I mean considering the fact this is probably a lab-tested case scenario, in the real world you very well won’t even be able to finish a movie untethered which defeats the purpose of having a battery pack at all in my opinion. Not to mention the fact that there are no supposedly switching options for the pack included in the box and you have to daisy chain bricks – we just got over tangled headphone wires.
In order to purchase the Vision Pro, you will need to be fitted for the fixture that goes around your eyes, yeah sure if you live next to an Apple Store – good for you – most of the world doesn’t though, so do you expect dealers to carry SKUs for thousands of heads?
They removed the battery pack, did the most unApple thing ever to have a permanent cord to your head, and the Vision Pro STILL weighs 453g – for a device that is expected to be worn most of the work day – half a kg sounds like a decent workout for your neck at all times. Fun fact, there is actually an overhead strap that you are supposed to attach, it was just too ugly for most of the marketing and promotion material.
Which brings me to my last gripe, is this the dystopian future? A future where everyone is even more glued to their screens, a future where dads are recording their kids with a permanent wall between the experience, a future where our tiktok limited attention span is even more downsized – maybe, time will tell.
All I know for now is that either this device will change the way we work, or change the things people want.
As a Product Manager though, it just makes me happy that the primary use case was ‘browsing the web’ since there are literally no Apps on the platform right now.

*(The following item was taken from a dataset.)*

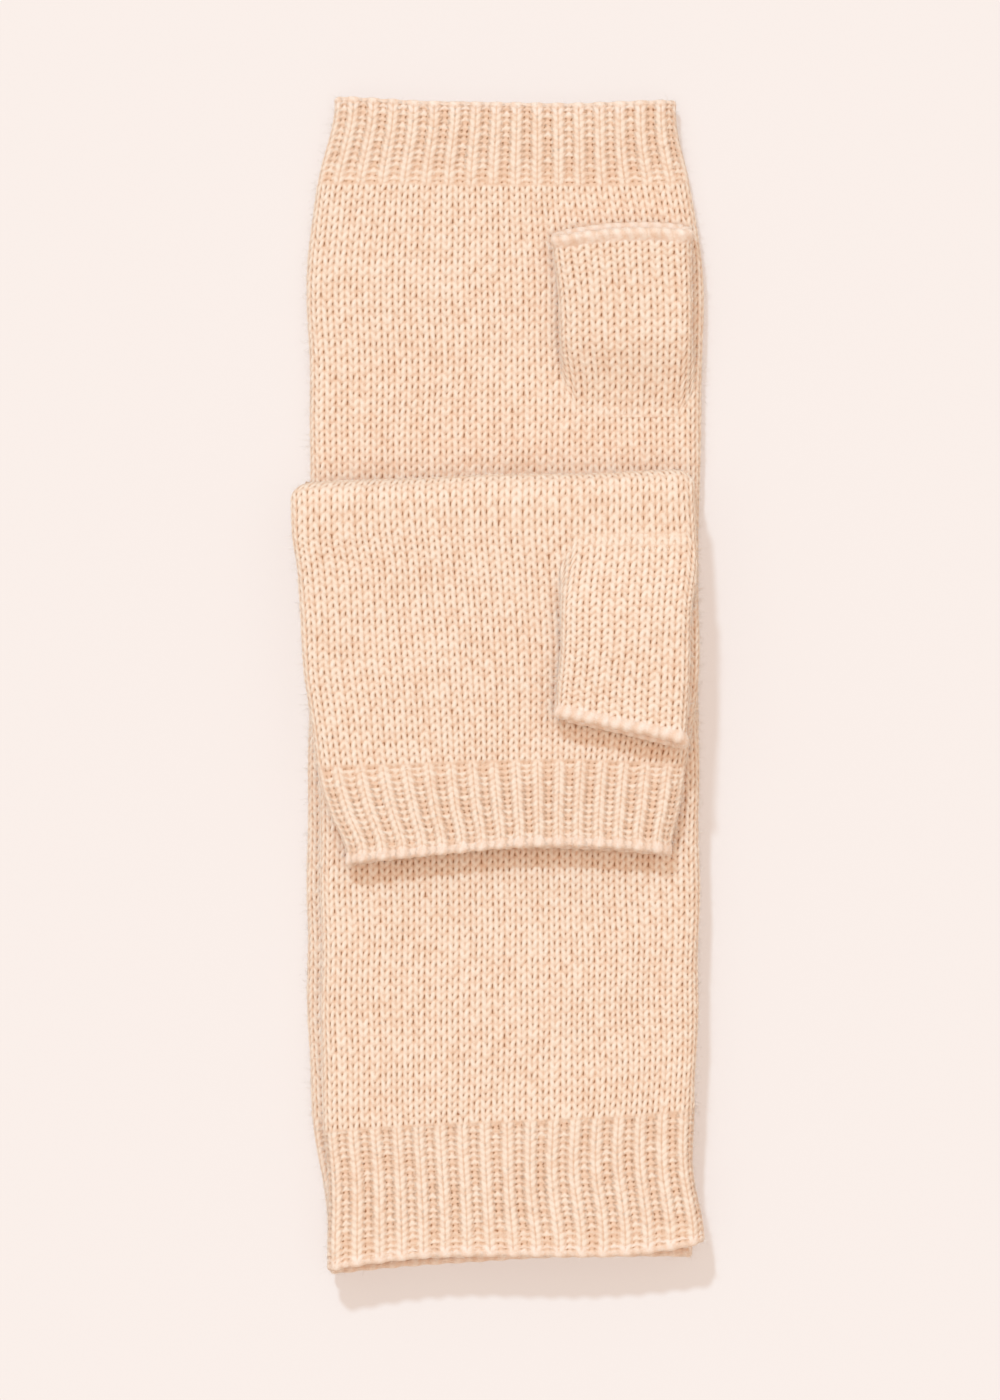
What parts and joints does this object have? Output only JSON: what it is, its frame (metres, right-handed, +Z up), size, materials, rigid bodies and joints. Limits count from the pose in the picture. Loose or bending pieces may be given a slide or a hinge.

I personally am a big believer of Web Apps, code once, run it everywhere, optimize where needed – the adoption of a new platform will be far easier for existing Web Apps rather than new Native Apps – and just as we saw in the smartphone space with the rise of Progressive Web Apps, soon there will be tech stacks helping Web Apps access the hardware on visionOS and whatever Google Pixel calls their competition, ah Google Glass was ahead of its time.